Historically scientists and policy makers have been greatly limited by the amount of data that was available to them. Increasingly, this is no longer the case. Today, with the exponential growth in data production the challenge no longer lies in acquisition handling. Issues of managing, sharing, and analyzing sensitive and privacy-encumbered data cross-cut all research in an urban context. In order to facilitate collaboration across borders and domains, Urbanalytics is supporting the development of new techniques and technologies to enable safe and responsible data science projects that help combat algorithmic bias, protect privacy, and afford safe data sharing, and remove obstacles to collaborative data-intensive research.
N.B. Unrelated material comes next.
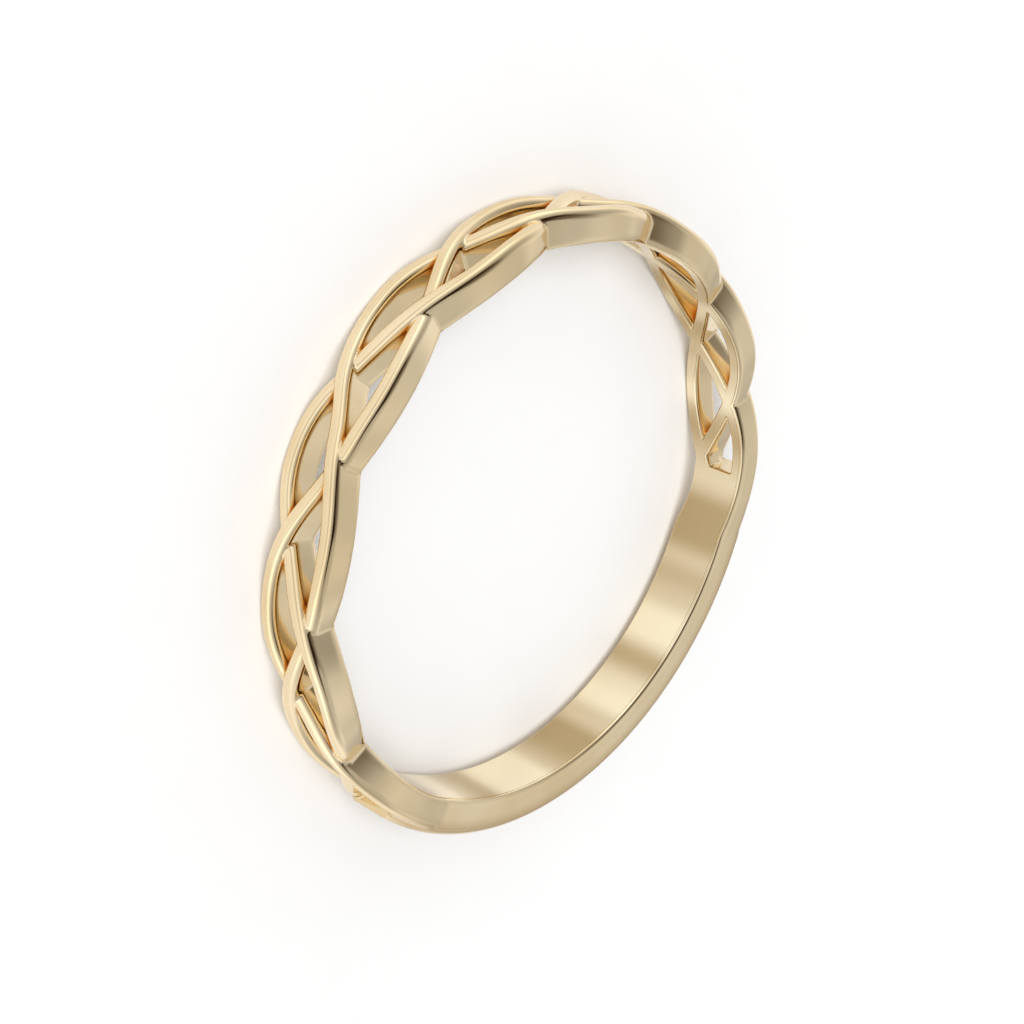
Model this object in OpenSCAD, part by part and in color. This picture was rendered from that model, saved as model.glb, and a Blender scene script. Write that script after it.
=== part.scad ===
// Braided band ring, cast in one piece: a three-strand braid round most of the finger, closed by a
// plain shank. The ring lies on its side. +Z is the ring's axis, z = 0 is the plane that the lower
// edge of the braid touches, and +Y points from the axis to the middle of the braid.

/* [Finger] */
// Inside diameter
bore_d = 17.3; // [15:0.1:22]

/* [Braid] */
// Width of one strand
strand_w = 0.5; // [0.44:0.02:0.64]
// How far a strand's centre line swings to each side of the middle of the band
swing = 1; // [0.9:0.05:1.2]
// Scallops along the upper edge
scallops = 9; // [5:1:11]
// Angle round the ring that one scallop takes
scallop_angle = 28.4; // [26:0.2:30]
// Height of a strand's crest over the bore where it passes over another strand
crest_over = 1.14; // [1.08:0.02:1.3]
// Height of a strand's crest over the bore where it passes under another strand
crest_under = 0.94; // [0.88:0.02:1.04]
// Height of the rounded top of a strand, above its flat side walls
dome = 0.3; // [0.2:0.02:0.36]
// Crossings between the middle of the braid and the place where the weave turns over
turn_after = 2; // [0:1:6]

/* [Shank] */
// Width of the plain shank
shank_w = 2; // [1.8:0.05:2.1]
// Thickness of the plain shank
shank_t = 1.25; // [1.15:0.05:1.4]
// Radius of the shank's two outer edges
shank_round = 0.3; // [0.1:0.05:0.4]
// Width of the shank's lower half where it leaves the braid
shoulder = 0.71; // [0.6:0.01:0.8]
// Angle from the peak of the last upper scallop to the straight end of the shank
shank_lead = 1.8; // [1.5:0.1:4]
// Angle from the peak of the last upper scallop to the place where it runs into the shank's edge
tail_angle = 15.5; // [12:0.5:17]
// Angle over which the strands sink into the shank
sink_angle = 13.5; // [10:0.5:15]
// Angle over which the shank's narrow lower shoulder widens
shoulder_angle = 12; // [10:0.5:15]

/* [Hidden] */

gold = [0.86, 0.72, 0.48];
bore_r = bore_d / 2;
half_w = strand_w / 2;
half_shank = shank_w / 2;
// The band's edge is where a scallop peaks
half_band = swing + half_w;
band_w = 2 * half_band;
// Everything is drawn this far inside the bore's wall, and the bore is cut last
root = 0.4;
overshoot = 1;

// The three strands share one wave, a third of a turn apart. A wave takes three scallops.
STRANDS = 3;
PHASE_STEP = 360 / STRANDS;
CROSSING_PHASE = 60;
last_peak = (scallops - 1) / 2 * scallop_angle;
turn_angle = (turn_after + 0.5) * scallop_angle / 2;
shank_from = last_peak + shank_lead;
// The crests of the strands end this far under the shank's surface
sunk = 0.12;
strand_end = shank_from + sink_angle + 1;
// The shoulder's lower edge runs along the last strand first, then widens
shoulder_from = shank_from + 5;
// The strand along the shoulder stays this far inside it
tuck = 0.02;
// Place in its wave of a strand whose upper side is level with the shank's upper edge
edge_phase = acos((half_shank - half_w) / swing);
// The shank's ends lean by this many degrees a millimetre, and the lean fades out along it
lean = 0.5;
lean_fade = 10;

strand_step = 1.8;
shank_step = 2.2;
dome_parts = 6;
round_parts = 4;

function ease(t) = let (u = min(1, max(0, t))) u * u * (3 - 2 * u);
function mix(a, b, t) = a + (b - a) * t;
function wrap(p) = p - 360 * floor(p / 360);

// Place of strand k in its wave at the angle a from the middle of the braid: 0 on the upper edge
function phase(a, k) = PHASE_STEP * (a / scallop_angle + k) + CROSSING_PHASE * (scallops - 1);
function angle_at(p, k) = ((p - CROSSING_PHASE * (scallops - 1)) / PHASE_STEP - k) * scallop_angle;

// A strand crosses another at every multiple of 60 degrees of its wave but 0 and 180. It is over
// (1) or under (-1) there, and in between at the two edges.
function over(n, k) =
    let (m = n - 3 * floor(n / 3), before_turn = angle_at(CROSSING_PHASE * n, k) < turn_angle)
    m == 0 ? (over(n - 1, k) + over(n + 1, k)) / 2 : (m == 1) == before_turn ? 1 : -1;

function height(a, k) =
    let (n = phase(a, k) / CROSSING_PHASE, i = floor(n), t = (1 - cos(180 * (n - i))) / 2,
         woven = mix(crest_under, crest_over, (1 + mix(over(i, k), over(i + 1, k), t)) / 2))
    mix(woven, shank_t - sunk, ease((abs(a) - shank_from) / sink_angle));

// Lower edge of the shank, as a distance from the middle of the band
function lower_edge(a) =
    mix(shoulder, half_shank, ease((abs(a) - shoulder_from) / shoulder_angle));

// Centre line of strand k. The strand of the last upper scallop comes down to the shank's edge,
// and the one that would swing out below once more runs along the shoulder instead.
function centre(a, k) =
    let (free = swing * cos(phase(a, k)), p = wrap(sign(a) * phase(a, k)), past = abs(a) - last_peak)
    past > 0 && p < 90 ? swing * cos(edge_phase * past / tail_angle)
    : past > -scallop_angle / 4 && p > 90 && p < 210 ? max(free, half_w + tuck - lower_edge(a))
    : free;

function slope(a, k) =
    let (d = 0.25) (centre(a + d, k) - centre(a - d, k)) / (2 * d * PI / 180 * bore_r);

// A point of the ring from its angle, its height in the band and its distance from the axis
function place(a, z, r) = [-r * sin(a), r * cos(a), half_band + z];

// Section of a strand across its path, as pairs of side offset and height over the bore
function strand_section(h) = concat(
    [[-half_w, -root], [half_w, -root]],
    [for (i = [0:dome_parts]) let (t = 180 * i / dome_parts)
        [half_w * cos(t), h - dome + dome * sin(t)]]);

function strand_ring(a, k) =
    let (s = slope(a, k), n = sqrt(1 + s * s), z = centre(a, k))
    [for (p = strand_section(height(a, k)))
        place(a - p.x * s / n / bore_r * 180 / PI, z + p.x / n, bore_r + p.y)];

// Section of the shank, as pairs of height in the band and height over the bore
function shank_ring(a) =
    let (low = -lower_edge(a), high = half_shank, c = shank_round)
    [for (p = concat(
        [[low, -root], [high, -root]],
        [for (i = [0:round_parts]) let (t = 90 * i / round_parts)
            [high - c + c * cos(t), shank_t - c + c * sin(t)]],
        [for (i = [0:round_parts]) let (t = 90 + 90 * i / round_parts)
            [low + c + c * cos(t), shank_t - c + c * sin(t)]]))
        place(a + lean * p.x * max(0, 1 - (a - shank_from) / lean_fade), p.x, bore_r + p.y)];

// A closed solid through a row of rings that have the same number of points
module loft(rings) {
    n = len(rings[0]);
    last = (len(rings) - 1) * n;
    sides = [for (i = [0:len(rings) - 2], j = [0:n - 1])
        let (a = i * n + j, b = i * n + (j + 1) % n)
        each [[a, a + n, b], [b, a + n, b + n]]];
    first_cap = [for (j = [1:n - 2]) [0, j, j + 1]];
    last_cap = [for (j = [1:n - 2]) [last, last + j + 1, last + j]];
    polyhedron(concat([for (r = rings) each r]), concat(sides, first_cap, last_cap));
}

module strand(k) {
    steps = ceil(2 * strand_end / strand_step);
    loft([for (i = [0:steps]) strand_ring(mix(-strand_end, strand_end, i / steps), k)]);
}

module shank() {
    span = 360 - 2 * shank_from;
    steps = ceil(span / shank_step);
    loft([for (i = [0:steps]) let (a = shank_from + span * i / steps)
        [for (p = shank_ring(a > 180 ? 360 - a : a)) a > 180 ? [-p.x, p.y, p.z] : p]]);
}

module braided_band() {
    color(gold)
    difference() {
        union() {
            shank();
            for (k = [0:STRANDS - 1]) strand(k);
        }
        translate([0, 0, -overshoot])
            cylinder(r = bore_r, h = band_w + 2 * overshoot, $fn = 180);
    }
}

braided_band();
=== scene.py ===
# %% [markdown]
# # A braided gold ring
#
# The ring is a single casting: three strands woven round most of the finger, joined at the back by
# a plain shank. Everything about it follows one rule, a wave that runs round the ring, so this
# lesson grows the metal from a formula inside Geometry Nodes instead of pushing vertices about.
# The first cell opens the frame, which holds the measured CAD ring that the piece replaces.

# %% The frame
import math

import bpy
import numpy as np
from mathutils import Matrix, Vector


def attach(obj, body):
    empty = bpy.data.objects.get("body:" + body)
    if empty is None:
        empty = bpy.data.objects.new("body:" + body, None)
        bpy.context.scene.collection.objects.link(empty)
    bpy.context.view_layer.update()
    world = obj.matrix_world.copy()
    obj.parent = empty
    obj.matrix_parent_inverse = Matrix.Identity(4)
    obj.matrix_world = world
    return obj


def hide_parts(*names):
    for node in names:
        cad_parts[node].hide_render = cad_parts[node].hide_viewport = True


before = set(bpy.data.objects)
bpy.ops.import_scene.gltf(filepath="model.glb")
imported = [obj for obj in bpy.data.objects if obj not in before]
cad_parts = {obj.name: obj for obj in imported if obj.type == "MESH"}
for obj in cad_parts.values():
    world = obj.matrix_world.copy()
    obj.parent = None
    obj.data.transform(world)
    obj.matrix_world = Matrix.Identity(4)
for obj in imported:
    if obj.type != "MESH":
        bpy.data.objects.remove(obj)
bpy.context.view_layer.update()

# %% [markdown]
# ## The sizes
#
# All lengths are in millimetres and all angles in degrees, as a jeweller would write them. The
# angles are measured round the finger from the middle of the braid. Each entry becomes a named
# input of the node tree, so the ring can be resized from the modifier panel while you experiment.

# %% The sizes of the ring
SIZES = {
    "Bore Radius": 8.65,
    "Strand Width": 0.5,
    "Swing": 1.0,
    "Scallop Angle": 28.4,
    "Crest Height": 1.04,
    "Lift": 0.1,
    "Dome": 0.3,
    "Turn Angle": 35.5,
    "Last Peak": 113.6,
    "Tail Angle": 15.5,
    "Sink Angle": 13.5,
    "Shank Width": 2.0,
    "Shank Thickness": 1.25,
    "Shank Round": 0.3,
    "Shank Lead": 1.8,
    "Shoulder": 0.71,
    "Shoulder Angle": 12.0,
    "Rim Round": 0.32,
    "Crease Round": 0.05,
}
HALF_BAND = SIZES["Swing"] + SIZES["Strand Width"] / 2
STRANDS = 3
TURN = 2.0 * math.pi
print("band", 2 * HALF_BAND, "mm wide, bore", 2 * SIZES["Bore Radius"], "mm across")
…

This project is led by Drexel University through funding from the National Science Foundation (NSF Award #1741047).
Related Projects:
Privacy-Preserving Synthetic Datasets: Generating synthetic datasets to bootstrap collaborations with data scientists while protecting privacy. For information on DataSynthesizer, view the GitHub repository, an Association for Computing Machinery (ACM) article and an interview with Julia Stoyanovich and Bill Howe in GovTech.
SQLShare: A database-as-a-service interface aimed at removing the obstacles to using relational databases including installation, configuration, schema design, tuning, data ingest, and application design. SQLShare was developed in collaboration with the UW eScience Institute, and UW iSchool and funded through a generous gift from the Gordon and Betty Moore Foundation and NSF Award #1064505.